If your index and table are perfectly aligned, as you read an index key the associated
row in the table is always right next to the row you just read unless you happen to be
crossing into another block. What this means is each block only needs to be brought in
once. Oracle sequentially reads through all the rows in the block. When this is done
this block is never needed again. So the number of physical I/O's is equal to the number
of blocks in the table, and that is the clustering factor.

On the other hand, if the table is randomly aligned with respect to the index, index
keys in an index block point to rows that are scattered all over the table segment. A
different data block needs to be visited for each index key (not each index block).
With no caching, as many physical I/O's as the number of rows may be needed to access
the entire table. So the calculated clustering factor is very high here. In a real
system, there is always some level of caching. You almost certainly don't need an I/O
for each row.

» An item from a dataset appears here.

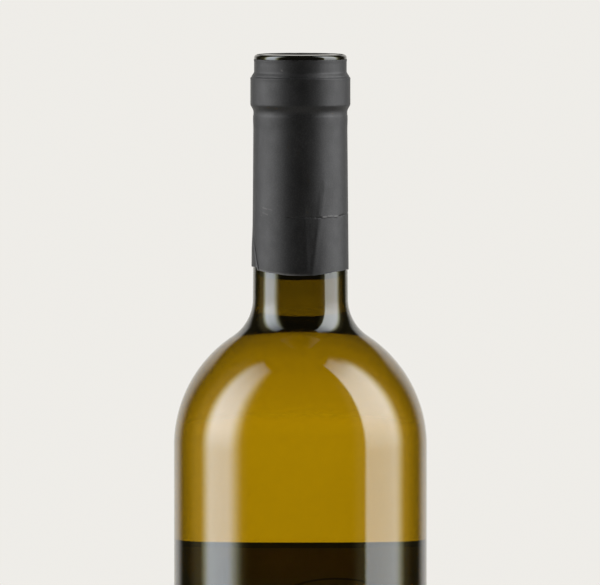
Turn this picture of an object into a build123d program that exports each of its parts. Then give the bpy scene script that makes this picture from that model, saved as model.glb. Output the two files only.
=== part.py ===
from build123d import *
import math
import os

# A full, shut 750 ml wine bottle with straight sides and a high round shoulder.
# Millimetres. +Z runs up the bottle's axis from the ring it stands on, and the label faces +Y.

# Body and base
body_radius = 38.0
wall = 2.8
heel_radius = 8.0
bearing_width = 3.0  # flat ring that the bottle stands on
base_thickness = 5.0  # glass over the punt
punt_depth = 26.0
punt_dome_radius = 14.0
punt_edge_radius = 1.2
trough_radius = 5.5  # inside corner between the punt and the wall

# Shoulder and neck
shoulder_height = 182.7  # where the straight side ends
shoulder_radius = 39.4
flare_radius = 13.4
neck_radius = 14.3  # just above the flare
neck_top_radius = 13.8  # just below the ring
throat_radius = 9.6  # bore at the bottom of the neck
bore_radius = 9.3  # bore at the mouth
inner_shoulder_drop = 1.2  # the wall grows thicker towards the neck

# Mouth
bottle_height = 300.0
lip_radius = 13.65
lip_round = 1.8
ring_radius = 14.75
ring_width = 8.2
ring_drop = 6.9  # from the mouth to the ring's upper edge
ring_slope = 1.6  # height of the slopes above and below the ring
ring_edge_round = 0.6
ring_root_round = 1.2

# Capsule: a thin skirt over the neck and a disc over the mouth
skin = 0.25
disc_turn_down = 1.3  # how far the disc reaches down over the lip
capsule_length = 64.4  # from the mouth to the skirt's lower edge at its sides
capsule_front_sag = 1.3  # how much lower that edge hangs on the -Y side
capsule_back_sag = 3.7  # and on the +Y side

# Wine and label
wine_drop = 63.0  # from the mouth to the wine
label_base = 50.0
label_height = 102.0
label_width = 88.0  # along the curve
label_thickness = 0.12

os.makedirs("parts", exist_ok=True)


def curve_points(body, neck, start, round_radius, flare):
    """Where a shoulder arc meets the arc of the flare, and where the flare meets the neck."""
    reach = round_radius + flare
    across = neck + flare - (body - round_radius)
    rise = math.sqrt(reach**2 - across**2)
    share = round_radius / reach
    join = (body - round_radius + across * share, start + rise * share)
    return join, (neck, start + rise)


def upper_outline(grown):
    """The outside from the top of the straight side to the axis, grown outwards by a skin."""
    join, flare_top = curve_points(
        body_radius + grown,
        neck_radius + grown,
        shoulder_height,
        shoulder_radius + grown,
        flare_radius - grown,
    )
    shoulder = TangentArc((body_radius + grown, shoulder_height), join, tangent=(0, 1))
    TangentArc(join, flare_top, tangent=shoulder % 1)
    ring_top = bottle_height - ring_drop
    ring_bottom = ring_top - ring_width
    return FilletPolyline(
        flare_top,
        (neck_top_radius + grown, ring_bottom - ring_slope),
        (ring_radius + grown, ring_bottom),
        (ring_radius + grown, ring_top),
        (lip_radius + grown, ring_top + ring_slope),
        (lip_radius + grown, bottle_height + grown),
        (0, bottle_height + grown),
        radius=[ring_root_round, ring_edge_round, ring_edge_round, ring_root_round, lip_round + grown],
    )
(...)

In fact not even close to that.

This statistics is one of the factors the optimizer considers when choosing an access
path. If the value is very high it's considered a bad index, and vice versa. As far as
performance, I normally don't see a big improvement by tuning clustering factor, not
more than a few percent. It could be because we have so much cache these days. You could
get more significant performance improvement from a well aligned table if you have large
tables and relatively small cache, or if you have multiple batches running forcing
scattered blocks to be flushed out more quickly.

> Cheers,
> Ashok
Received on Thu Jun 20 2002 - 11:43:39 CDT